Son muchos los pasos de las enseñanzas de Cristo que ponen de manifiesto el amor-misericordia bajo un aspecto siempre nuevo. Basta tener ante los ojos al Buen Pastor en busca de la oveja extraviada (Mt 18, 12s; Lc 15, 3s) o la mujer que barre la casa buscando la dracma perdida (Lc 15, 8s). El evangelista que trata con detalle estos temas en las enseñanzas de Cristo es san Lucas, cuyo evangelio ha merecido ser llamado «el evangelio de la misericordia»…
Cristo, al revelar el amor-misericordia de Dios, exigía al mismo tiempo a los hombres que a su vez se dejasen guiar en su vida por el amor y la misericordia. Esta exigencia forma parte del núcleo mismo del mensaje mesiánico y constituye la esencia del ethos evangélico. El Maestro lo expresa bien sea a través del mandamiento definido por él como « el más grande» (Mt 22,38), bien en forma de bendición, cuando en el discurso de la montaña proclama: « Bienaventurados los misericordiosos, porque ellos alcanzarán misericordia» (Mt 5,7).

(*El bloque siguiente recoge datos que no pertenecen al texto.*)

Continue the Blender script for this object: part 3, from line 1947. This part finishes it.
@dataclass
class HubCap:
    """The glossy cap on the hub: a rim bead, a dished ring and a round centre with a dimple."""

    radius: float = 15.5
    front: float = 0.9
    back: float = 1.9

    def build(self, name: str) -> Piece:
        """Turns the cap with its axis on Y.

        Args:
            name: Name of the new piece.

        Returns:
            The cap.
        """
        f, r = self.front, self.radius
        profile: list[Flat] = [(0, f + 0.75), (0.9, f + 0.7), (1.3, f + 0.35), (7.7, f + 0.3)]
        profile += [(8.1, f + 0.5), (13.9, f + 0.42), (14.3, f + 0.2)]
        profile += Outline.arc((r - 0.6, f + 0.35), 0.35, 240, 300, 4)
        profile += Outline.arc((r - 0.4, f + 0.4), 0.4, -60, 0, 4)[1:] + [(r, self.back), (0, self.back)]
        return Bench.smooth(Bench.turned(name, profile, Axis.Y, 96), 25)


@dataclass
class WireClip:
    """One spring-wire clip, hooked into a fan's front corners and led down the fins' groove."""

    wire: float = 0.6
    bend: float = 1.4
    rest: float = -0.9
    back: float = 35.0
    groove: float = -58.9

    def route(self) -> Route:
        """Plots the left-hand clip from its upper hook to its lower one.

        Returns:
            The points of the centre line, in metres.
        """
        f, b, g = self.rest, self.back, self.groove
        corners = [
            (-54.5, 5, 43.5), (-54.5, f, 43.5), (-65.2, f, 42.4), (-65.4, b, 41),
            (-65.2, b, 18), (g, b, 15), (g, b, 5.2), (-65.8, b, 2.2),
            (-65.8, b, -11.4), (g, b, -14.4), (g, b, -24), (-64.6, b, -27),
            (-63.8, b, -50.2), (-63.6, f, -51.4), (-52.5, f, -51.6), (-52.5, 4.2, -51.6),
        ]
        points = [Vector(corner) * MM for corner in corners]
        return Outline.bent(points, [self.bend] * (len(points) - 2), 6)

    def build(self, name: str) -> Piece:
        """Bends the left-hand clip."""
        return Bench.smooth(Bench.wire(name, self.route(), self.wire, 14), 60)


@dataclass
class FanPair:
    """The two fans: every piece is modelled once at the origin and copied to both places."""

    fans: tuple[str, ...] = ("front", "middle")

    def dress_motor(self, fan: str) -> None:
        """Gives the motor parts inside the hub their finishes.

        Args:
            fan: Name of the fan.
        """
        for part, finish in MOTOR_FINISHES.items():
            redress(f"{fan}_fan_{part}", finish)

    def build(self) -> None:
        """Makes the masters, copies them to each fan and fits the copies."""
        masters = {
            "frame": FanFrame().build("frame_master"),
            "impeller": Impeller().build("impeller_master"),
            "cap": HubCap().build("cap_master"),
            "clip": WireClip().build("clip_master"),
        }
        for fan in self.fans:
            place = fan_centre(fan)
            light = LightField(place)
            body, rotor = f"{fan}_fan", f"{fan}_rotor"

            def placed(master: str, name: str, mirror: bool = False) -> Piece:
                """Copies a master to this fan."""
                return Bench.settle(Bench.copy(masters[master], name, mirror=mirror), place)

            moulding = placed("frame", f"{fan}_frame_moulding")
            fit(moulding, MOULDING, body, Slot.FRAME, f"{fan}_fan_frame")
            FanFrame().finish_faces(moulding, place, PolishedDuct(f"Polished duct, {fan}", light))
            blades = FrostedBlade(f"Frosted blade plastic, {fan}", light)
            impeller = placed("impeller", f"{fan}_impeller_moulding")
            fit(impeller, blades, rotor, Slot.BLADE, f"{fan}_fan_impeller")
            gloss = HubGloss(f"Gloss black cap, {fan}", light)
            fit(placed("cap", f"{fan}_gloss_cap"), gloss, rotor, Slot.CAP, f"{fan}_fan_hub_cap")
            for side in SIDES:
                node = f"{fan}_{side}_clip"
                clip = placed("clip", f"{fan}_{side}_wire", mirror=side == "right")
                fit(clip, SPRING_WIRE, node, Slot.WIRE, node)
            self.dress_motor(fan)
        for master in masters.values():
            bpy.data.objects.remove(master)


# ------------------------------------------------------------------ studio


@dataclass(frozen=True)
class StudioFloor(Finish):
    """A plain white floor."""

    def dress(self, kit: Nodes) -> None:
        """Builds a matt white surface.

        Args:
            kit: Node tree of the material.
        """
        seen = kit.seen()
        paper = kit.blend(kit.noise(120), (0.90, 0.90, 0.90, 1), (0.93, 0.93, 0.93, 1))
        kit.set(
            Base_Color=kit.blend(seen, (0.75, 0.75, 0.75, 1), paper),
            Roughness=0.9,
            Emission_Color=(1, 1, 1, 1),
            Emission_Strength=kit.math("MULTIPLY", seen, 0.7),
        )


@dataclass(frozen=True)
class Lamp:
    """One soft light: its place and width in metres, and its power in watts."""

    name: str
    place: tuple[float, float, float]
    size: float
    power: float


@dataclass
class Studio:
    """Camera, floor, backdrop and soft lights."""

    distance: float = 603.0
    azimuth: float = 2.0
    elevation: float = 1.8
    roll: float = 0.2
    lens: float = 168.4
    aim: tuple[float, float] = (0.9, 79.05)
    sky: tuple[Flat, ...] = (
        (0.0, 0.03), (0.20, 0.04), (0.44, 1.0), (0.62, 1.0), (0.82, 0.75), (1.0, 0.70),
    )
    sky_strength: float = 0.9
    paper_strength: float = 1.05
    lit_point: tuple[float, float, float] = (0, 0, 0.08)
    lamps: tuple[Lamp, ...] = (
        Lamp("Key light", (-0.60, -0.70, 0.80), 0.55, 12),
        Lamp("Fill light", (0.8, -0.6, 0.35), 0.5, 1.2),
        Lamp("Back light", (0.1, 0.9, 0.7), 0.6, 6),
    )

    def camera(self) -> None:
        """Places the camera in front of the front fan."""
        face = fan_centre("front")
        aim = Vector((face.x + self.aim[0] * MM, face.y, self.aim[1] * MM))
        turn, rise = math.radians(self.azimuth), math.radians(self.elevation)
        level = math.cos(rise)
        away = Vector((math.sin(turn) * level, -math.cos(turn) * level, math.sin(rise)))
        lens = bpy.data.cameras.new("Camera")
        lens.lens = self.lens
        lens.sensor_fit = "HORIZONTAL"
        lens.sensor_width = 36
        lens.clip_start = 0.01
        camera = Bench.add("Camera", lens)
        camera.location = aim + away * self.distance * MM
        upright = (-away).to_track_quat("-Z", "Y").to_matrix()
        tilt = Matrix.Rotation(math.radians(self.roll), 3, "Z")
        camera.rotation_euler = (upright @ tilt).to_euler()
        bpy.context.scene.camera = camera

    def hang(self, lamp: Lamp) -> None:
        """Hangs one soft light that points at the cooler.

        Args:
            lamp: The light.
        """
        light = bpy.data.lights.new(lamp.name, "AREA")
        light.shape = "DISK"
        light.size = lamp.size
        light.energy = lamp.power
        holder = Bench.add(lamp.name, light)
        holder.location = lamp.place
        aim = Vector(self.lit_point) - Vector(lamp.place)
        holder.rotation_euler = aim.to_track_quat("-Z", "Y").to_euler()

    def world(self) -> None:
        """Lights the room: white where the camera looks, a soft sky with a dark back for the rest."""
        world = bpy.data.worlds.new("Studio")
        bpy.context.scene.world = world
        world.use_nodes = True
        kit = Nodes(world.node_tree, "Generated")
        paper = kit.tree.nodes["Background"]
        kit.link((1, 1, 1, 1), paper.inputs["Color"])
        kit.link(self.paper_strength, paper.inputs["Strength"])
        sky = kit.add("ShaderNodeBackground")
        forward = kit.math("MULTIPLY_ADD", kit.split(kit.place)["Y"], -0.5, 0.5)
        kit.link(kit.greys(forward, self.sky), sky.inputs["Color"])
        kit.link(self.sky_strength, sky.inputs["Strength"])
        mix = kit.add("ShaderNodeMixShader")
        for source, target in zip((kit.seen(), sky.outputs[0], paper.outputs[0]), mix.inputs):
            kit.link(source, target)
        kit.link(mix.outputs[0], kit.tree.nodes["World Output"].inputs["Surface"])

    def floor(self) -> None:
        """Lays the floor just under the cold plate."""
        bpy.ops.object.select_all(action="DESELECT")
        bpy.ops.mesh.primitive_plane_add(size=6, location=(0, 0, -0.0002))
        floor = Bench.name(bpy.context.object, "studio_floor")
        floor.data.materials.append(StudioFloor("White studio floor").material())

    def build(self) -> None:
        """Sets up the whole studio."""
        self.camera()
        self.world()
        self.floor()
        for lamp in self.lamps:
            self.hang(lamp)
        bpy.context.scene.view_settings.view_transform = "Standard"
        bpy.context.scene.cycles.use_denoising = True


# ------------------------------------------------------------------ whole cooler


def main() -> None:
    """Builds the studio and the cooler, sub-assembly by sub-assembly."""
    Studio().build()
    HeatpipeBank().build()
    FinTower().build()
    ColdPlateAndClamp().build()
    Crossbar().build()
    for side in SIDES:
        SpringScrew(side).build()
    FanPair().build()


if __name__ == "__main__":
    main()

De este modo, el mensaje mesiánico acerca de la misericordia conserva una particular dimensión divino-humana. Cristo —en cuanto cumplimiento de las profecías mesiánicas—, al convertirse en la encarnación del amor que se manifiesta con peculiar fuerza respecto a los que sufren, a los infelices y a los pecadores, hace presente y revela de este modo más plenamente al Padre, que es Dios « rico en misericordia » (Ef 2, 4). Asimismo, al convertirse para los hombres en modelo del amor misericordioso hacia los demás, Cristo proclama con las obras, más que con las palabras, la apelación a la misericordia que es una de las componentes esenciales del ethos evangélico. En este caso no se trata sólo de cumplir un mandamiento o una exigencia de naturaleza ética, sino también de satisfacer una condición de capital importancia, a fin de que Dios pueda revelarse en su misericordia hacia el hombre: …los misericordiosos… alcanzarán misericordia.
San Juan Pablo II, papa
Encíclica: Misericordia con las obras, no con las palabras.
Carta encíclica “Dives in Misericordia”, § 3.